While many engineers and data scientists agree it’s valuable to version control data, it is often regarded impractical for large amounts of changes in large datasets. This post will explain the state of the art techniques in version control used to tackle these challenges. For a more detailed how-to, check out our recent post on data volumes.

Data Evolution Tracking Causes Storage Explosion

If your dataset is a 1 GB folder full of files, which is a common occurrence in computer vision, and you want to modify a small 1KB file in it – you might find yourself copying the entirety of the folder and renaming it to “version 2”. Now you have 2 GBs, and you’ll experience this growth for every version or copy of your dataset. While this version control growth is linear, it becomes unwieldy when the number of versions is high or the size of the folder is large. Still, this is the mostly widely employed technique in the world for version control. Some improvements to this scheme can be achieved using soft and hard links which allow multiple files on a drive to share a single location on a storage system, but they can get difficult to manage and communicate across different operating systems.

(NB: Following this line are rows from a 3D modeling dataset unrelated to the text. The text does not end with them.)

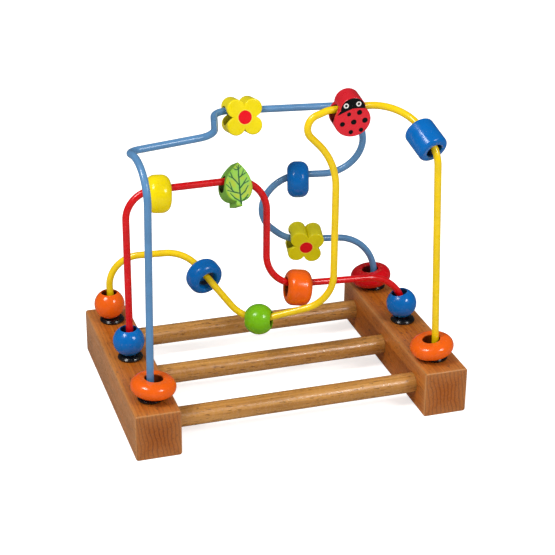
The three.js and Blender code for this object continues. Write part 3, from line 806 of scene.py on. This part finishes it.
def moulded(name):
    """Glossy black plastic with faint flow marks and fine scratches."""
    finish = Finish(name)
    flow = finish.noise(150, 3, distortion=1.2)
    fine = finish.noise(2400, 3)
    tone = finish.over(srgb("09090B"), srgb("17171A"), flow, 0.3, 0.7)
    tone = finish.over(tone, srgb("3A3A3E"), fine, 0.66, 0.74, 0.2)
    return finish.done(
        Base_Color=tone,
        Roughness=finish.band(flow, 0.3, 0.7, 0.12, 0.28),
        Normal=finish.bump(fine, 0.03 * MM, 0.05),
        Coat_Weight=0.3,
        Coat_Roughness=0.08,
    )


def beech(name, along, tones, sides=None, ringed=0.5, varnished=0.3):
    """Varnished beech: growth rings nearly upright across the piece, fine fibres and short dark
    rays along the grain, and a thin uneven varnish. The tones go from light to dark. A block's
    sides are its outer colour, its end grain, the X of its middle, and its half width and half
    length. The outer colour is painted shade, the paler and greyer look of a block's outer side in
    shadow. Arrises are lighter."""
    finish = Finish(name)
    light, middle, dark = tones
    if along == "Y":
        fibre_scale, ray_scale = (1.0, 0.03, 1.0), (1.0, 0.17, 1.0)
        turn = (0.0, math.radians(7.0), 0.0)
    else:
        fibre_scale, ray_scale = (0.03, 1.0, 1.0), (0.17, 1.0, 1.0)
        turn = (0.0, 0.0, math.radians(90.0))
    fibres = finish.noise(1500, 4, finish.stretched(fibre_scale))
    coarse = finish.noise(330, 3, finish.stretched(fibre_scale), 0.6)
    rays = finish.noise(1100, 2, finish.stretched(ray_scale))
    bands = {"Vector": finish.stretched(fibre_scale, turn), "Scale": 118.0, "Distortion": 6.0}
    bands.update({"Detail": 2.5, "Detail Scale": 0.6})
    rings = finish.node("ShaderNodeTexWave", bands, "Fac", wave_type="BANDS", bands_direction="X")
    tone = finish.over(middle, light, coarse, 0.3, 0.7)
    tone = finish.over(tone, dark, rings, 0.5, 0.98, ringed)
    tone = finish.over(tone, dark, fibres, 0.5, 0.75, 0.45)
    if sides:
        outer, end, foot, half_width, half_length = sides
        skin, deep = 0.1 * MM, 0.6 * MM
        # Painted shade: the outer sides are mixed towards a paler, greyer colour, as a side looks
        # in shadow.
        shaded_side_tone = finish.mix(0.35, finish.over(outer, light, fibres, 0.3, 0.7), tone)
        outwards = finish.math("SUBTRACT", finish.away("X"), foot)
        tone = finish.over(tone, shaded_side_tone, outwards, half_width - deep, half_width - skin, 0.75)
        cut = finish.over(end, dark, rings, 0.6, 0.98, 0.62)
        cut = finish.over(cut, PORE_BROWN, finish.noise(2100, 3), 0.52, 0.74, 0.35)
        tone = finish.over(tone, cut, finish.away("Y"), half_length - deep, half_length - skin)
    tone = finish.over(tone, RAY_BROWN, rays, 0.6, 0.68, 0.65)
    # Colour lighter towards each arris.
    tone = finish.over(tone, LIGHTER_ARRIS, finish.mark("arris"), 0.0, 1.0, 0.5)
    tone = finish.shaded(tone, finish.band(finish.noise(28, 2), 0.3, 0.7, 0.93, 1.06))
    varnish = finish.noise(420, 4)
    grain = finish.bump(fibres, 0.12 * MM, 0.35)
    return finish.done(
        Base_Color=tone,
        Roughness=finish.band(varnish, 0.3, 0.7, 0.36, 0.55),
        Normal=grain,
        Specular_IOR_Level=0.3,
        Coat_Weight=varnished,
        Coat_Roughness=finish.band(varnish, 0.3, 0.7, 0.12, 0.34),
        Coat_Normal=finish.bump(finish.noise(1300, 2), 0.16 * MM, 0.5, grain),
    )


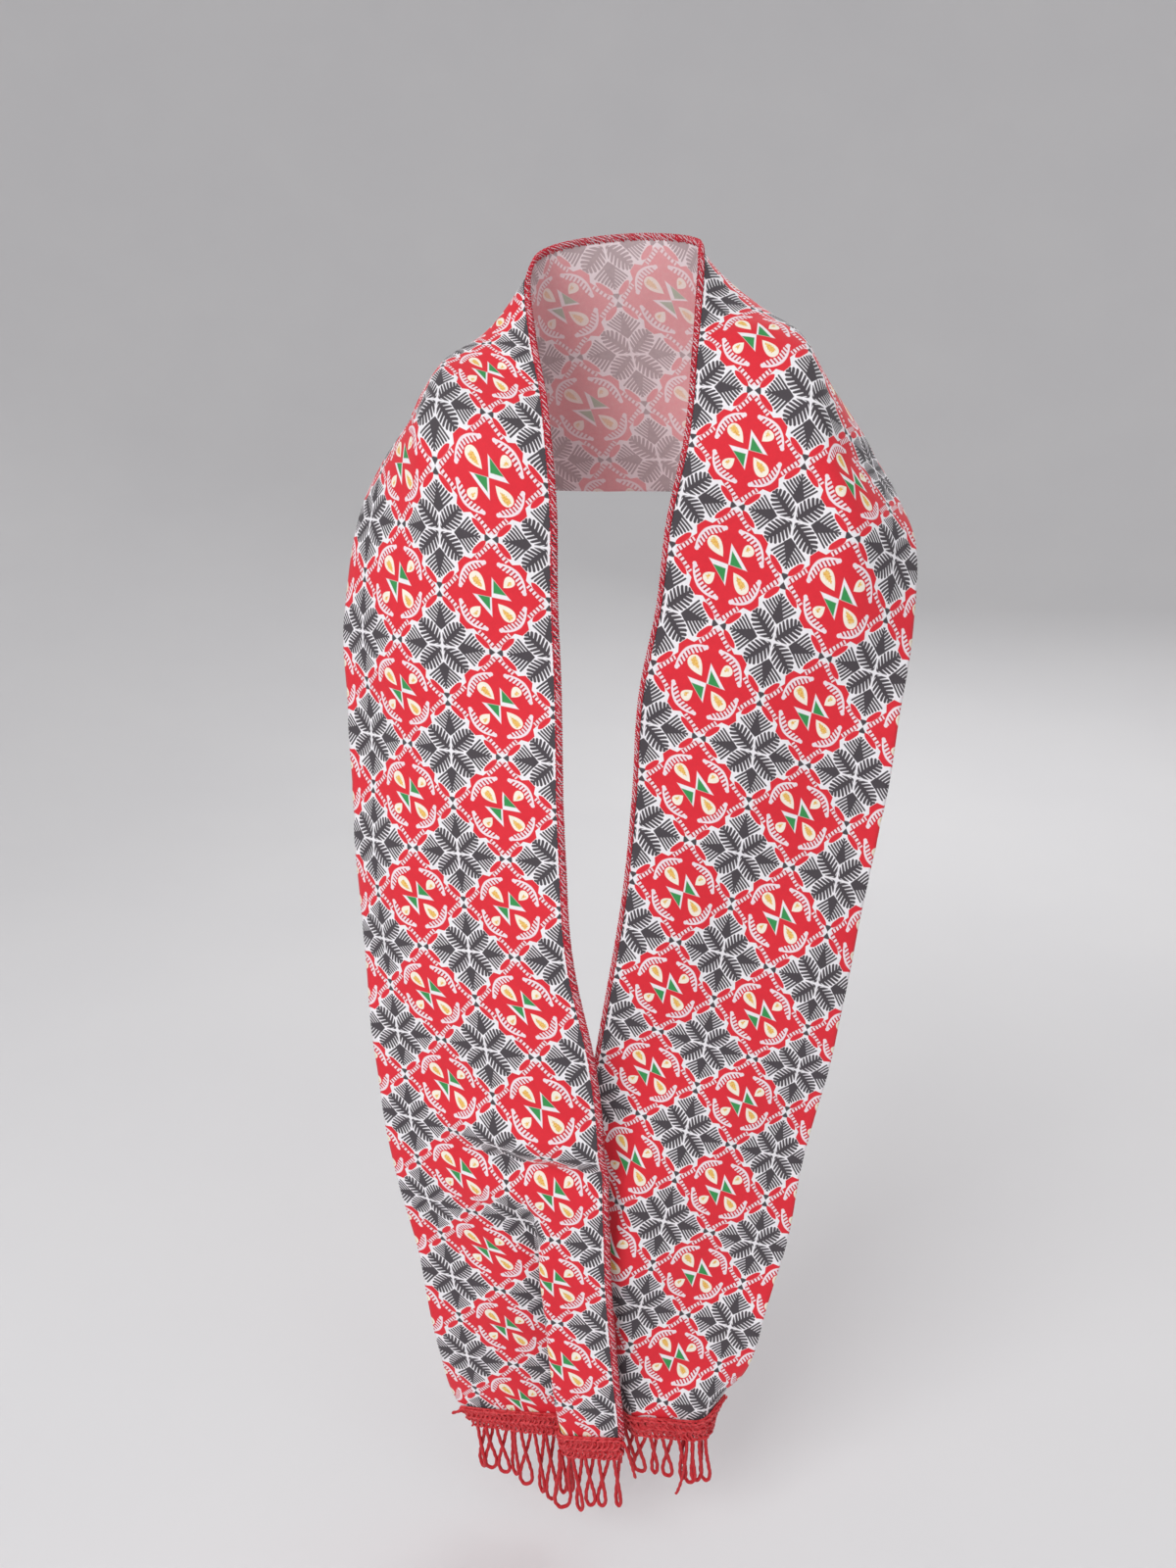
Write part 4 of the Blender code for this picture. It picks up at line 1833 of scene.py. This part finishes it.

The Data Structure from Version Control Heaven – Content Addressable Storage (CAS)

In systems where changes are small, and a large amount of content is shared between versions – the current state of the art solution is Content Addressable Storage (CAS). This is the technology underlying:

  • Git, the most popular version control system.
  • Blizzard Entertainment’s game storage system.
  • DropBox cloud storage.
  • Many other version control and asset management systems.

The idea is simple, to store a file:

  1. Calculate the hash of the file’s content.
  2. Store the file in the location of that hash.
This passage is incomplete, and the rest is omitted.